Pernice has another book coming out in October, The Smith's Meat Is Murder, part of the 33 1/3 series by British publisher Continuum that has musicians or critics write about records that somehow shaped their musical life.

"I didn't want to write a critical book, like a rock critic, so just as a kind of shot in the dark, I said, 'What if I write a fiction, like a short or a longish piece of short fiction, like a hundred-and-some-odd pages, that kind of rotates or orbits around the record Meat is Murder, instead of trying to break it down song by song,'" explained Pernice. "I thought that I should write a fiction about a person who I would say maybe worships the record, the influence kinds of shows how big and important it was in someone's life."

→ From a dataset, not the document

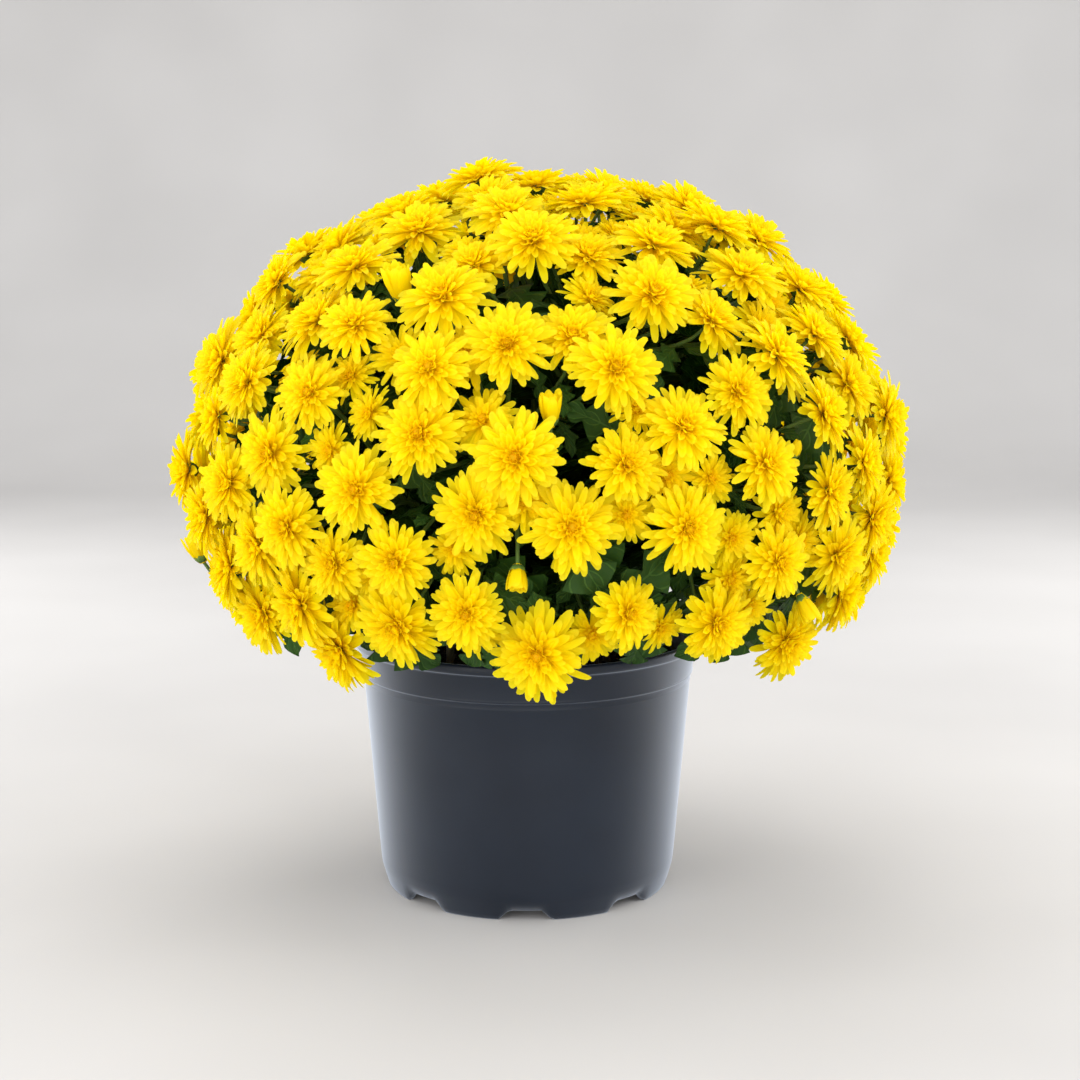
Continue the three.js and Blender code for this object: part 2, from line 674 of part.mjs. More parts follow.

The Smiths' influence on Pernice's life is very apparent, especially on Yours, Mine and Ours. The record had the working title Pretty in Pinkerton, and there's a definite Smiths/New Order/Psychedelic Furs aura, Pernice's voice sounding eeriely Morrisey-esque at times, and some songs ("Sometimes I Remember") sounding like they could be long lost New Order circa Technique tracks.

Without the orchestras and heavier guitar of The World Won't End and Overcome by Happiness, Yours Mine and Ours is simpler and lighter, but with just as much apocalypse. The songs look at the togetherness and loneliness of love; "Won't you come away with me and start something we can't understand," sings Pernice at the beginning of the record, and Yours Mine and Ours is a documentation of that journey. There are constant references to the feeling that there are three entities in any human relationship: the you, the I and the we, and that we is something separate, something different, something hard to understand.

"(The title is) also an old Lucille Ball/Henry Fonda feel-good movie of the '60s, and my record just is not that," said Pernice.

Pernice, as a writer and a songwriter, layers his songs in metaphor and allusion. "Blinded by the Stars" is a love song to a comet, "in the old poetic style of speaking on the constellations," said Pernice. "Baby in Two" is a haunting, almost surreal look at a biblical allegory.

"I was thinking of King Solomon, this biblical story of these two women who were both claiming that this particular baby was theirs," Pernice said. "One of them was lying, obviously, and one of them was telling the truth. They were fighting over this baby and they brought the issue to King Solomon, and he said, 'Well, cut the baby in two and each take half.' And the woman who was the real mother said, 'No, there's no way you can do that, let her keep it,' and the other woman was willing to cut the baby in two and therefore he knew that she really didn't care about the baby, so he could tell who was the real mother by saying 'cut it in two.' I was wondering if anyone had written a song that used that metaphor, so I took it. It's about compromise, really."

"Waiting for the Universe" ends with the line, "If I was the only one, and you were the last alive, would we sit there like the amateurs and watch our days go by, waiting for the universe to die." The amateurs, Pernice explained, are "people who don't know better. The question is hopeful in a way, there's a little hope by making it a question, but not making it into a declarative."

"Water Ban" crackles with drought imagery, with Pernice asking, "Scorched earth lovers, is that all we'll be?" The chorus, "Now we've severed every courtesy we've made," is catchy not just in the melodic sense, but because the pairing of "severed" and "every" is about three schemes of repetition packed into two little words.

"One Foot in the Grave" is "a nostalgic look at what music is to me and what music has been in my life," said Pernice. "So far out of reach, a perfection never found," he sings. "Never stirring, never found, in the calm, in the storm, in the radio."

"I grew up listening to the radio, for me it meant more before than it does now, it's just really kind of a nostalgic look at radio, things that I love to listen to that would never get played today, that's just the way it is," he said. "I listened to everything.... anything with a song I like."

Yours Mine and Ours could be a homage to "anything with a song," crafted with a love for melody, harmony and rhythm.